Firstly, in those scores of years to come we should not be able to replenish our own workforce and Estonia would be inhabited by an ever-growing number of Chinese, persons of darkish countenance, Muslims etc. That is not to say that I have anything against them, I do not lump them together, either - I am simply worried about the future of my country and folk. This low-cost workforce would, however, bring different attitudes. Besides, the integrating of them into our society would probably be more expensive than bringing up our own children. It was even today that BLRT announced that they would like to employ skilled workers from China. It is also with horror that I ponder the paper of Johan Bäckman, criminologist and jurisprudent, who predicts in his yet unpublished a book that Estonia as a country will die a death within the next ten years.
Secondly, people of my age, now toiling in the sweat of their brows, would be bereft of their old-age pensions; in addition to this, the retiring age would be so advanced that I should not even live to see it, I should die long before being superannuated.
Thirdly, tax rates would soar, and the state would impose all sorts of taxes upon us.
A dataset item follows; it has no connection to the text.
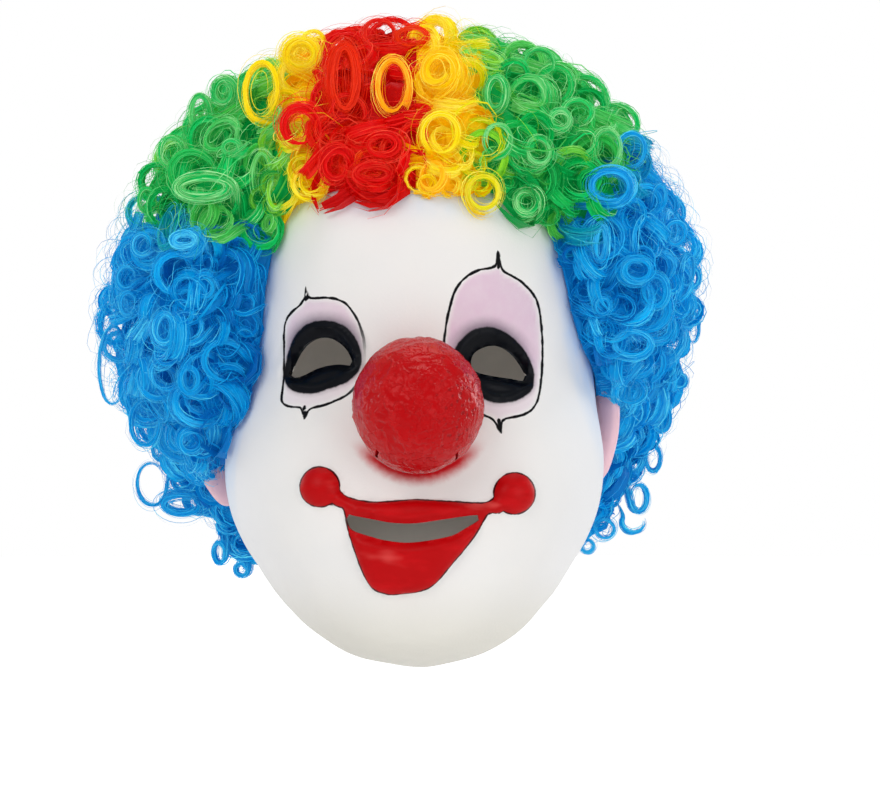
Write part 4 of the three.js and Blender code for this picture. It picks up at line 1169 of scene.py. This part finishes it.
def under_part(outside, inside, block):
    """The dense hair of one block, closed at its edges."""
    rows, columns = outside.shape[:2]
    after = (np.arange(columns) + 1) % columns
    index = np.arange(rows * columns).reshape(rows, columns)
    quads = np.stack((index[:-1], index[:-1][:, after], index[1:][:, after], index[1:]), -1)
    middle = (outside[:-1] + outside[1:] + outside[:-1][:, after] + outside[1:][:, after]) / 4
    mine = block_of(middle) == block
    face = quads[mine][:, ::-1]
    edges = np.concatenate([np.stack((face[:, k], face[:, (k + 1) % 4]), -1) for k in range(4)])
    total = rows * columns
    rim = edges[~np.isin(edges[:, 0] * total + edges[:, 1], edges[:, 1] * total + edges[:, 0])]
    rim_walls = np.stack((rim[:, 1], rim[:, 0], rim[:, 0] + total, rim[:, 1] + total), -1)
    walls = np.concatenate((face, face[:, ::-1] + total, rim_walls))
    points = np.concatenate((outside.reshape(-1, 3), inside.reshape(-1, 3)))
    used, walls = np.unique(walls, return_inverse=True)
    points = points[used]
    flow = 0.8 * points + 6.0 * np.stack([ripple(points, 17, seed) for seed in (41, 42, 43)], -1)
    many = len(points)
    return {
        "points": points, "walls": walls.reshape(-1, 4), "grain": flow,
        "light_shade": np.full(many, UNDER_SHADE), "warmth": np.full(many, UNDER_WARMTH),
        "along": np.full(many, UNDER_ALONG),
    }


# Materials
def node(tree, kind, sockets=None, **settings):
    made = tree.nodes.new(kind)
    for name, value in settings.items():
        setattr(made, name, value)
    for key, value in (sockets or {}).items():
        if isinstance(value, bpy.types.NodeSocket):
            tree.links.new(value, made.inputs[key])
        else:
            made.inputs[key].default_value = value
    return made


def value_of(tree, name):
    return node(tree, "ShaderNodeAttribute", attribute_name=name).outputs["Fac"]


def ranged(tree, value, low, high, start=0.0, end=1.0):
    """A value turned from one range into another, easing at both ends."""
    limits = {"Value": value, "From Min": low, "From Max": high, "To Min": start, "To Max": end}
    return node(tree, "ShaderNodeMapRange", limits, interpolation_type="SMOOTHSTEP").outputs["Result"]


def maths(tree, kind, a, b=0.0):
    return node(tree, "ShaderNodeMath", {0: a, 1: b}, operation=kind).outputs[0]


def times(tree, a, b):
    return maths(tree, "MULTIPLY", a, b)


def plus(tree, a, b):
    return maths(tree, "ADD", a, b)


def minus(tree, a, b):
    return maths(tree, "SUBTRACT", a, b)


def mixed(tree, share, a, b):
    return node(tree, "ShaderNodeMix", {0: share, 6: a, 7: b}, data_type="RGBA").outputs[2]


def noise(tree, scale, detail=2.0, roughness=0.5, vector=None, stretch=None):
    place = vector or node(tree, "ShaderNodeTexCoord").outputs["Object"]
    if stretch:
        place = node(tree, "ShaderNodeMapping", {"Vector": place, "Scale": stretch}).outputs["Vector"]
    looks = {"Vector": place, "Scale": scale, "Detail": detail, "Roughness": roughness}
    return node(tree, "ShaderNodeTexNoise", looks).outputs["Fac"]


def material(name, roughness, sockets=None):
    made = bpy.data.materials.new(name)
    made.use_nodes = True
    shader = made.node_tree.nodes["Principled BSDF"]
    shader.inputs["Roughness"].default_value = roughness
    for key, value in (sockets or {}).items():
        shader.inputs[key].default_value = value
    return made, made.node_tree, shader


def bumped(tree, shader, height, strength, distance):
    bump = node(tree, "ShaderNodeBump", {"Height": height, "Strength": strength, "Distance": distance})
    tree.links.new(bump.outputs["Normal"], shader.inputs["Normal"])


def effect(name, inputs, outputs):
    """A shared group of nodes, with its number inputs and outputs."""
    group = bpy.data.node_groups.new(name, "ShaderNodeTree")
    for socket, value in inputs.items():
        made = group.interface.new_socket(socket, in_out="INPUT", socket_type="NodeSocketFloat")
        made.default_value = value
    for socket in outputs:
        group.interface.new_socket(socket, in_out="OUTPUT", socket_type="NodeSocketFloat")
    return group, group.nodes.new("NodeGroupInput").outputs, group.nodes.new("NodeGroupOutput").inputs


def cast_latex():
    """Fine unevenness of cast latex: soft mottling, pores and brush drag."""
    group, given, result = effect("cast_latex", {"Coarse": 60.0, "Fine": 900.0}, ("Mottle", "Height"))
    soft = noise(group, given["Coarse"], 3.0, 0.55)
    pores = noise(group, given["Fine"], 2.0, 0.6)
    group.links.new(soft, result["Mottle"])
    group.links.new(plus(group, times(group, soft, 0.6), times(group, pores, 0.4)), result["Height"])
    return group


def hair_grain():
    """Fine hairs side by side along a lock: light and dark streaks that run with it."""
    group, given, result = effect("hair_grain", {"Fineness": 1.0}, ("Streak", "Band", "Height"))
    run = node(group, "ShaderNodeAttribute", attribute_name="grain").outputs["Vector"]
    fine = noise(group, given["Fineness"], 2.0, 0.6, run, (2.3, 2.3, 0.07))
    band = noise(group, given["Fineness"], 2.0, 0.5, run, (0.5, 0.5, 0.1))
    group.links.new(ranged(group, fine, 0.36, 0.64), result["Streak"])
    group.links.new(ranged(group, band, 0.38, 0.62), result["Band"])
    group.links.new(fine, result["Height"])
    return group


LATEX_EFFECT, HAIR_EFFECT = cast_latex(), hair_grain()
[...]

The less we should be in number, the heavier the tax burden would be per capita. It should come as a warning that childless persons are now being considered to be taxed, not to mention the car tax, or the fact that it has been proposed to freeze the further lowering of the personal income tax.
Moreover, if we do not engage ourselves in sex, we should get stress and be unproductive at work which, in turn, would bode ill for our economy.
Finally, I tell you: follow not my example, but follow my words instead – for, if formal matrimonial status is to be considered, I am single, of 32 summers, and childless. Why? I cannot say. I am just dedicated to my work.